The Department for Education and Employment has also been busy, commissioning research from John Goddard at the University of Newcastle, as yet unpublished, on universities and economic development. This points out how far universities still have to go in marketing their services to local enterprises and reviewing their courses with an eye to regional employment possibilities.

An example of this under-performance was provided recently by the Central London Training and Enterprise Council in its report on higher education's relations with companies within the M25 (THES, February 14). This showed universities failing to market their services and businesses failing to exploit the assets around them - and urged all concerned to do better.

Unfortunately for regional enthusiasts, John Goddard's report could be used by the department as the basis to argue for more central prescription of, for example, quality assessment criteria and research funding formulae. It will not necessarily strengthen the case for developing regional centres outside Whitehall.

The Higher Education Funding Council for England too is preparing the ground for a regional future with its plans for a new regional structure (page 3). HEFCE also seems to be preparing to argue for renewed expansion on a regional and local basis so as to bring low participation areas and regions up to the present average.

The council's report, The Influence of Neighbourhood Type on Participation in Higher Education, released last week, shows regional participation varying from well under 30 per cent in the North-east,Yorkshire and Humberside and the East Midlands to approaching 40 per cent in London and the Southeast. But, using the home postcodes of young students entering higher education, it goes on to show that money has more influence than region. In the most affluent neighbourhoods up to 70 per cent of young people go into higher education compared to 10 per cent in the most disadvantaged. If, as the council suggests, 100,000 extra places would be needed to bring the lowest areas up to the present average, the council can be expected to argue that they should be provided on a locally targeted basis.

At the moment any excitement about regional development has more to do with promise than performance. Our series of regional reports over the past 18 months has shown that while there is much local collaboration between higher education and employers of all kinds, it is patchy and often dependent on a few enthusiasts. There are a number of programmes, run for example by the Employment side of the DFEE or the Department for Trade and Industry or the European Commission, which enthusiasts can use, but any political framework for regional development has been missing.

It will be needed if the benefits are to be realised. Ad hoc government initiatives come and go. They are piecemeal, short-term and liable to cuts when times are hard. Yet evidence from the United States, where there are some hugely impressive examples of what can be done, suggest that success depends on long-term investment policies by national, local or regional government.

Last summer The THES reported (July 19) the extraordinary growth of the biotechnology industries clustered round the University of California at San Diego. This is the result of deliberate investment made over 25 years ago by the State of California to bring high-flying staff to the new university campus.

Nine months earlier The THES brought Kathleen Nobel, president of one of South Carolina's highly successful community colleges, to London to tell the Association for Colleges' annual meeting (THES, November 24 1995) how state and county investment in training tailored to company specifications had, over 30 years, brought large-scale inward investment and reduced high unemployment effectively to zero.

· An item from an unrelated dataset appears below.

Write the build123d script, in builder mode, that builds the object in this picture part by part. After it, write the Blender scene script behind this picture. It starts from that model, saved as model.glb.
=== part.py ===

Here at two ends of the post-compulsory education spectrum are examples of what can be achieved for research, for industrial success and for employment by long-term, sustained investment in universities and colleges. The hope for hard-pressed British institutions has to be that the Dearing report and a new government committed to economic regeneration and to education will together produce a similar wave of investment. It should be possible to tap departmental budgets other than the education budget to build up training opportunities in further education to match local employment needs. It should be possible to reinforce the bridges which lead from further education or employment to higher education so that access can become more equitable at a cost which does not provoke a Treasury clampdown.

The worry is that, outside Scotland and Wales, there seems to be little coherent demand for aggressive regional development policies and little political will therefore to tackle the difficult issues involved. Yet the message from the US seems to be that success depends on that political will.

Eighteen years of Conservative government have greatly weakened local government in Britain. The opportunity is therefore available to rebuild a robust system on new, regional lines. Doing so is particularly attractive if we are going to make a wholehearted commitment to Europe in the next couple of years, since that will provide a major boost to regional patterns of development. But that is a big "if" - and likely to remain iffy for some time.

Politicians once installed in office at Westminster tend to lose enthusiasm for rival centres of political power whether in Brussels or Manchester. The picture of "learning regions" or "region-states" operating in a global market, which is set out in one of the background papers circulated for yesterday's seminar in Manchester - a paper which draws on Kenichi Ohmae's paper, The Rise of the Region State (Foreign Affairs, 1993) - may be highly attractive to higher education and to local businesses. It is likely to seem less exciting in Westminster and Whitehall. Transnational and regional government go together and together they threaten the power of national governments.

Given that lack of enthusiasm, there will be all sorts of excuses for putting off reform. Already, for example, Labour borough councils in London are muttering against their own party's sudden promise of an elected mayor for the capital. Constitutional issues concerning the House of Lords, Scotland and Wales must come first and will inevitably be time-consuming and difficult.

It is not, therefore, easy to be confident that the structural political reorganisation needed to underpin regional restructuring of further and higher education will be carried through quickly - or at all. The question then for universities and colleges will be how much they can achieve on their own.